After application and evaluation processes we selected 12, which grew to 16, acute organisations who aspire to be GDEs and later, through a separate process 7 mental health organisations.  The aim was to not only identify the most advanced organisations but also to create a spread of vendors, geography, and ensure that best of breed and open source solutions were represented.  At the end of the programme it is expected these organisations will be recognised as being among the most advanced digital healthcare organisations globally.

In our next two blogs we will expand on how the Global Digital Exemplar programme is working in our Acute hospitals and Mental Health Trusts, and our plans for the programme in the future.

Matthew Swindells

Matthew Swindells is NHS England’s National Director: Operations and Information.

He joined NHS England in May 2016 from the Cerner Group and his role as Senior Vice President for Population Health and Global Strategy.

Matthew is responsible for national performance of the NHS against the NHS Constitution Standards, assurance of Clinical Commissioning Groups, achieving a paperless NHS, information and technology programmes and investment in data.

He has over 25 years’ experience in health care services and has worked in the Department of Health as a Chief Information Officer and as a Senior Policy Advisor to the Secretary of State for Health. Prior to this he served as a Principal Adviser in the Prime Minister’s Office of Public Service Reform.

Matthew began his career at Guys and St Thomas’ Hospital in the early 1990s, and went on to become Director of Clinical Services of Heatherwood and Wexham Park Hospital and later Chief Executive of the Royal Surrey County Hospital, in the early 2000s.

He is visiting professor and chair of the advisory committee in the School of Health Management at the University of Surrey and Member of the Editorial Board for the Journal of Population Health Management.

Will Smart

Will Smart is Chief Information Officer (CIO) Health and Care in England.

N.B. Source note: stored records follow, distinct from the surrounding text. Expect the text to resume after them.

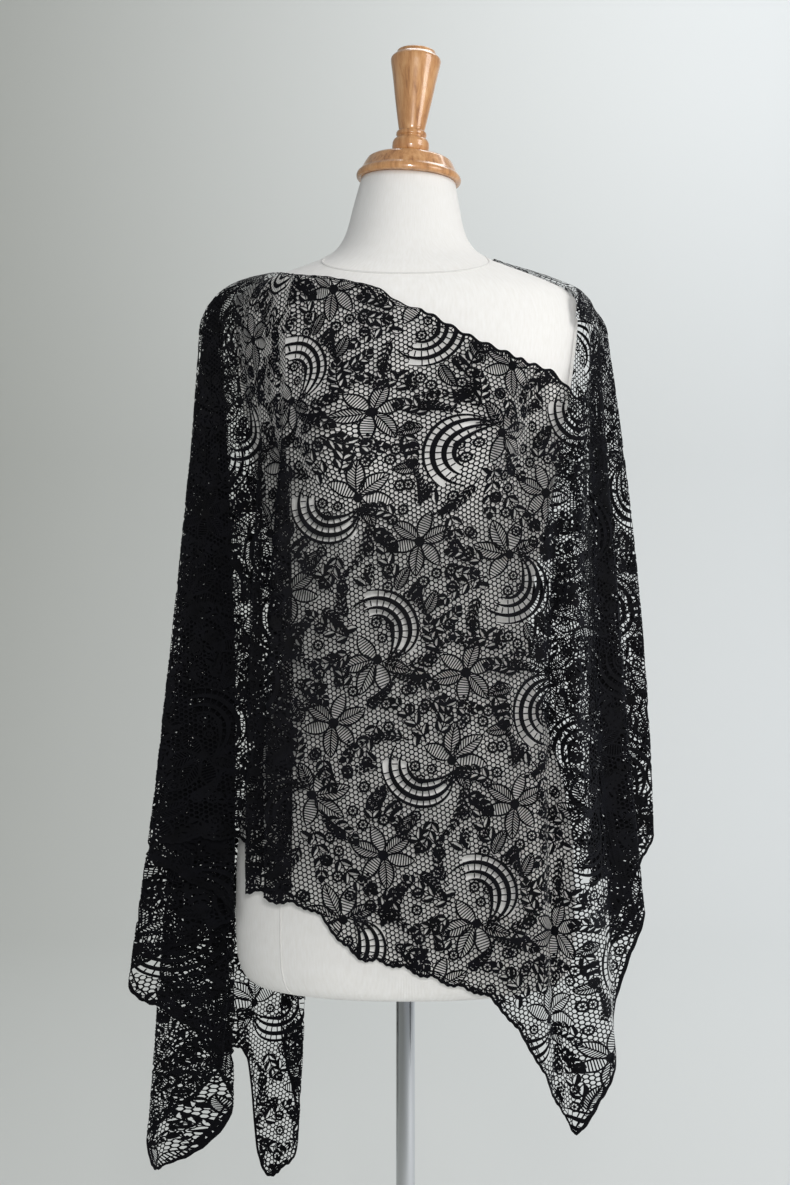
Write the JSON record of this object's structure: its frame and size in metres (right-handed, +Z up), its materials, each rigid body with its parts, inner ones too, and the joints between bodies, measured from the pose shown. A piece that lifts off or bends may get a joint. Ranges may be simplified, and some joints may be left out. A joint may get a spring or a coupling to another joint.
{
  "type": "lace shawl on a dress form",
  "caption": "Floral lace shawl worn off one shoulder, with wide folds hanging free at both sides, on a linen covered dress form with a turned wooden top and a round base.",
  "frame": {"origin": "centre of the base's underside, on the floor", "axes": "+Z up, -Y the front of the form, +X to the right of a viewer in front"},
  "size_m": [0.5296, 0.32, 1.5902],
  "materials": {
    "lace": "black stretch lace, soft sheen",
    "linen": "cream linen weave",
    "wood": "varnished honey wood",
    "chrome": "polished",
    "base_steel": "brushed"
  },
  "bodies": {
    "root": {"shawl_front": "lace", "shawl_left_drape": "lace", "shawl_back": "lace", "shawl_right_drape": "lace", "form_torso": "linen", "form_armhole_left": "linen", "form_armhole_right": "linen", "form_neck_cap": "wood", "form_finial": "wood", "form_pole": "chrome", "form_collar": "chrome", "form_base": "base_steel"}
  },
  "joints": []
}
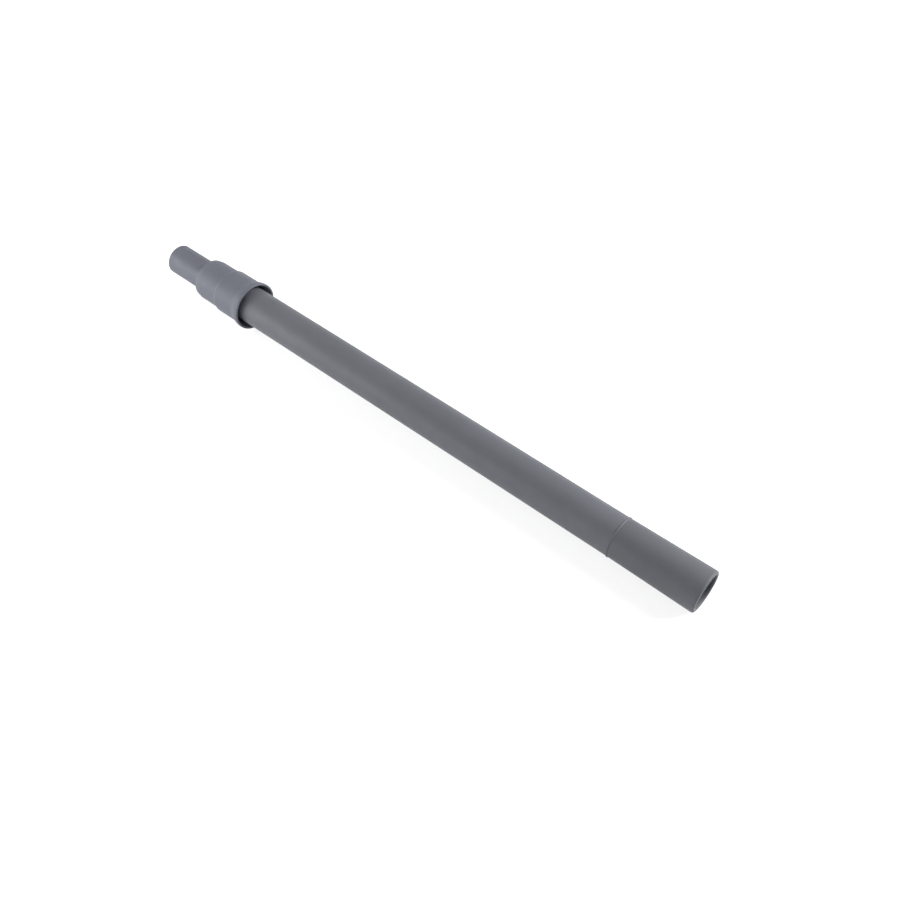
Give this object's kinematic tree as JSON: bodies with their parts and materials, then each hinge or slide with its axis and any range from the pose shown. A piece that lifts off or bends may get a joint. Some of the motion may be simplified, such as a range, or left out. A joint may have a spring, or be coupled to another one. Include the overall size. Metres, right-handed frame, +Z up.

A joint appointment between NHS England and NHS Improvement, Will is responsible for providing strategic leadership across the whole of the NHS to ensure that the opportunities that digital technologies offer are fully exploited to improve the experience of patients and carers in their interactions with health and social care; the outcomes for patients; and improved efficiencies in how care is delivered.

Prior to taking up this role, Will was Chief Information Officer at the Royal Free London NHS Foundation Trust for six years and. He first worked in the NHS in Wales and Northern Ireland during his placement year from university, before taking up an analytics role at St. Mary’s NHS Trust in London on graduation.

In addition to senior roles in the NHS, Will has worked as a management consultant with major assignments focussing on IT strategy, service transformation, major IT service and contract reviews and outsourcing.